NONLINEAR MECHANICAL BENDING OF FUNCTIONALLY GRADED MATERIAL PLATES UNDER TRANSVERSE LOADS WITH VARIOUS BOUNDARY CONDITIONS

Abstract

Nonlinear mechanical bending of functionally graded material (FGM) plates under transverse loads with various boundary conditions are presented. The material properties of the FGM plates are graded in the thickness direction according to a simple power-law distribution in terms of the volume fractions of the constituents. The theoretical nonlinear finite element formulations are based on the higher-order shear deformation theory, with a special modification in the transverse displacement in order to estimate the parabolic distribution of transverse shear strains through the plate thickness. The Green–Lagrange nonlinear strain–displacement relation with all higher-order nonlinear strain terms is included to account for the large deflection response of the plate. The fundamental equations for FGM plates with traction-free boundary conditions on the top and bottom faces of the plate are accomplished using variational approach.
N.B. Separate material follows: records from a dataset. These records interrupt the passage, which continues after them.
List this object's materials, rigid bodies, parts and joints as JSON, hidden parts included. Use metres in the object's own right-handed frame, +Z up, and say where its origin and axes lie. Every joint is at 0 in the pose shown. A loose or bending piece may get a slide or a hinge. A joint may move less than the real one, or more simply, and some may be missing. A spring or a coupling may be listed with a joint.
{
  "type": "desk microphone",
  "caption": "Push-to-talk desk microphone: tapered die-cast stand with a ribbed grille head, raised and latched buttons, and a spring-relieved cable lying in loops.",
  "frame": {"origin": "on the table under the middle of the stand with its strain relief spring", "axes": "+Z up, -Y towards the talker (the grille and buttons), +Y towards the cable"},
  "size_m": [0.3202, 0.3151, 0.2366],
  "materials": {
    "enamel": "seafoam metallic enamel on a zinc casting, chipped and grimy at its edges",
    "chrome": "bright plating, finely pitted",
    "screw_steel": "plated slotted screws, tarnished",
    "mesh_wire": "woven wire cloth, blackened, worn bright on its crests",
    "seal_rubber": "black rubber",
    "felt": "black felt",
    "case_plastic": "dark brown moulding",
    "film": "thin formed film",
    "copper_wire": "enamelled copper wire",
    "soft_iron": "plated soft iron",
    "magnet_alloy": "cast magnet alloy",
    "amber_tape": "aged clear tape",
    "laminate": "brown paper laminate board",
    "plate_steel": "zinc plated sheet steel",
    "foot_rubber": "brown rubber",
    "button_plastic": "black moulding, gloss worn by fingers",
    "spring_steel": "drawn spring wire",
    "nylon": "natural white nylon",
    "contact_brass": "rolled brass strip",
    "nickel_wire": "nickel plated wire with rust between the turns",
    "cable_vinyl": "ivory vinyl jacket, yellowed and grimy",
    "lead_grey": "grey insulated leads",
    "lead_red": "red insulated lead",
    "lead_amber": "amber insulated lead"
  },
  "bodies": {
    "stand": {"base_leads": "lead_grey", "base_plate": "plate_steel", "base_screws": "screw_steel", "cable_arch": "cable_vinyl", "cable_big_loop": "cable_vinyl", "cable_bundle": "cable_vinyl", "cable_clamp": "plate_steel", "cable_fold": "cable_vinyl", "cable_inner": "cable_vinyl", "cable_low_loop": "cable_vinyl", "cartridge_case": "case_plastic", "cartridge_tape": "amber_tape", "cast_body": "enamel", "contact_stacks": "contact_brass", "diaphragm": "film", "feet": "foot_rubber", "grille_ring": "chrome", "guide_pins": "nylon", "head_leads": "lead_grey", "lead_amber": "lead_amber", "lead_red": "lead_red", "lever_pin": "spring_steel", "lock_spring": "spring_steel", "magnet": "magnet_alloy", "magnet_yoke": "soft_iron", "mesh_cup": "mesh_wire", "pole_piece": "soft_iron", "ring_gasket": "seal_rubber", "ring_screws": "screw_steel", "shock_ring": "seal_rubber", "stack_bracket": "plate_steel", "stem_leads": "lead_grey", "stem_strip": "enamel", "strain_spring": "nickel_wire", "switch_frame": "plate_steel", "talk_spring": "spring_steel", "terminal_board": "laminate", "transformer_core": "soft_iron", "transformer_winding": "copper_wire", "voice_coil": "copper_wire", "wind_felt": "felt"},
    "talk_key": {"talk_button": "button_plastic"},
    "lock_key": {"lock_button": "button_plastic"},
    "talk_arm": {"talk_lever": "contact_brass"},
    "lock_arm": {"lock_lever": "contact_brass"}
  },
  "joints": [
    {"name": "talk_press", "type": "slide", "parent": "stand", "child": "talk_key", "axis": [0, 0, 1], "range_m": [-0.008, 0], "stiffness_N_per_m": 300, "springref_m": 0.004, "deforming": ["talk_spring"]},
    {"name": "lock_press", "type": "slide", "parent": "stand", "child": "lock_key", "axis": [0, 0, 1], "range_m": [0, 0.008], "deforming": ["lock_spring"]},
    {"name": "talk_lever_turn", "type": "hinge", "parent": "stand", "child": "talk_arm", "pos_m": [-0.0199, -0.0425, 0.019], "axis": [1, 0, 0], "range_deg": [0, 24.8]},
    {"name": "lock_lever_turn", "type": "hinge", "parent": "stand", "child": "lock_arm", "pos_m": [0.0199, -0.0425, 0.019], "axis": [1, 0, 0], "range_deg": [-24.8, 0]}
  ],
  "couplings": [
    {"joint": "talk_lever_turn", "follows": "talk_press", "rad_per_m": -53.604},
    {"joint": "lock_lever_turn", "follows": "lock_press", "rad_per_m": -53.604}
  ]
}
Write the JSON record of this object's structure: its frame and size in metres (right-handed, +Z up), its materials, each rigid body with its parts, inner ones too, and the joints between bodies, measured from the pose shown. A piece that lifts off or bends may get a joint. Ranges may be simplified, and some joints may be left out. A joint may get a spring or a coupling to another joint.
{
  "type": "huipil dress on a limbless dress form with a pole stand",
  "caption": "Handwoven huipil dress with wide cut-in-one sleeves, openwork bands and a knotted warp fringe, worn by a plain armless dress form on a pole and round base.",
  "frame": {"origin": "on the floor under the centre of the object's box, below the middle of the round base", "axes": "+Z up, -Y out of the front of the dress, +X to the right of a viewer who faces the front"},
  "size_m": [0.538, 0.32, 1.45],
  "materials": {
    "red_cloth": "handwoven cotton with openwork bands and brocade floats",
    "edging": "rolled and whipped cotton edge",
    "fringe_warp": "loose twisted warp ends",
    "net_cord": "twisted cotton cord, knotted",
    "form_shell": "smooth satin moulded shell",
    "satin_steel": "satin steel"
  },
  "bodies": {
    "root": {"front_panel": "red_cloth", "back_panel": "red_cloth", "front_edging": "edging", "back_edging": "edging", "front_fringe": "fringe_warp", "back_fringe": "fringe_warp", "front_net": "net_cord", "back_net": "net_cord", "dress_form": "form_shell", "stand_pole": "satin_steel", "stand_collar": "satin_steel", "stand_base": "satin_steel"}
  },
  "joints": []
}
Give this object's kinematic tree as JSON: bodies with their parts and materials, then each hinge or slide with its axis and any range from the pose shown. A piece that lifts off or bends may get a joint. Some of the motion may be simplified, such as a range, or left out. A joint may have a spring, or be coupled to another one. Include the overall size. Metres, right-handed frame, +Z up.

Results have been achieved using a C0continuous isoparametric Lagrangian finite element with 13 degrees of freedom per node. Convergence and comparison studies have been performed to ascertain the effectiveness of the present model. Numerical results are highlighted for different thickness ratios, aspect ratios, and role played by the constituent volume fraction index with different boundary conditions.